I started off the day at the Apple Store in Covent Garden here in London, and spoke with Sam Ho, who stopped by just to pay tribute
Sam Ho: I don’t want to sound too sentimental, but this stuff has kind of changed my life — the way I listen to music, the way I get in touch with my friends, the way I access the Internet. You know, it’s just a life-changer.
That was the scene here in London. In Hong Kong, a candle light vigil was held in honor of Steve Jobs.
And as Marketplace’s Rob Schmitz reports, many Chinese people see something uniquely American about the innovation and creativity of Steve Jobs.
Rob Schmitz: When PhD student Weng Qianchun heard about the death of Steve Jobs, he came here, to Asia’s newest and largest Apple store in downtown Shanghai. He figured it was the best way to pay tribute to his hero. I ask him if China will ever have a Steve Jobs.
Weng Qianchun: I don’t think so. If Steve Jobs were born in China, he wouldn’t have become what he is today. Our education system doesn’t encourage innovation or creativity.
Innovation may not be China’s strong suit, but assembly lines are. Chinese factory workers put together thousands of iPhones and iPads a day.

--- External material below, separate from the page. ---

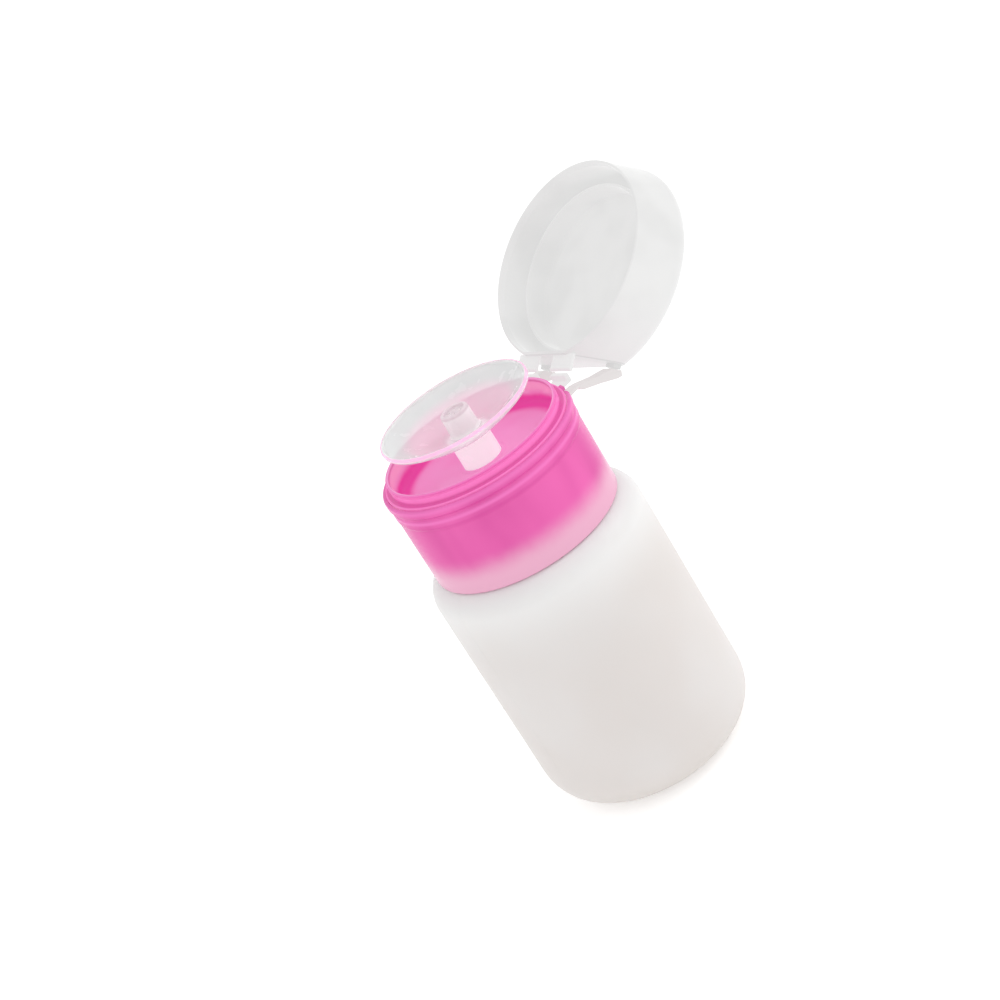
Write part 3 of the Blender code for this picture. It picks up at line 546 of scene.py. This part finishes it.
# %% Collar skirt
COLLAR_RADIUS = 21.9 * MM
COLLAR_INSIDE = 20.7 * MM
REBATE_INSIDE = 20.6 * MM
REBATE_RADIUS = 21.5 * MM
REBATE_FLOOR = SHELF - 1.8 * MM
CAP_SKIRT_LENGTH = 12.6 * MM
LEDGE_TOP = low("inner_cap") + CAP_SKIRT_LENGTH - 0.3 * MM
STRAP_PLACE = 11.0 * MM
KNUCKLE_PLACE = 5.0 * MM
STRAP_WIDTH = 3.0 * MM
KNUCKLE_WIDTH = 5.0 * MM
NOTCH_GAP = 0.35 * MM
NOTCH_HEIGHT = 4 * MM


def skirt_shape():
    edge = 0.15 * MM
    soft = 0.3 * MM
    ridge = COLLAR_RADIUS + 0.2 * MM
    ledge = REBATE_INSIDE - MM
    corners = [(COLLAR_INSIDE, COLLAR_FOOT, edge), (COLLAR_RADIUS, COLLAR_FOOT, 0.45 * MM)]
    corners += [(COLLAR_RADIUS, SHELF - 5.3 * MM, soft), (ridge, SHELF - 4.7 * MM, soft)]
    corners += [(ridge, SHELF - 3.1 * MM, soft), (COLLAR_RADIUS, SHELF - 2.6 * MM, 0.2 * MM)]
    corners += [(COLLAR_RADIUS, SHELF - 2.1 * MM, 0.2 * MM)]
    corners += [(FLANGE_RADIUS, SHELF - 1.6 * MM, soft), (FLANGE_RADIUS, SHELF, 0.5 * MM)]
    corners += [(REBATE_RADIUS, SHELF, edge), (REBATE_RADIUS, REBATE_FLOOR, edge)]
    corners += [(REBATE_INSIDE, REBATE_FLOOR, edge), (REBATE_INSIDE, LEDGE_TOP, edge)]
    corners += [(ledge, LEDGE_TOP, edge), (ledge, LEDGE_TOP - MM, edge)]
    corners += [(COLLAR_INSIDE, LEDGE_TOP - 2 * MM, soft)]
    return turned(rounded(corners))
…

But China is now more important to Apple for its consumers — people like Shen Zhiyang.
Shen Zhiyang: We Chinese have a hard time following our hearts. He did. I really admire him — but I’ve never wanted to buy an Apple product because everyone has one.
But Shen is so moved by the passing of Apple’s founder that ten minutes later, he walks out of the store with a smile, and a new iPad2 — assembled in China, bought in China, inspired by Steve.
In Shanghai, I’m Rob Schmitz, for Marketplace.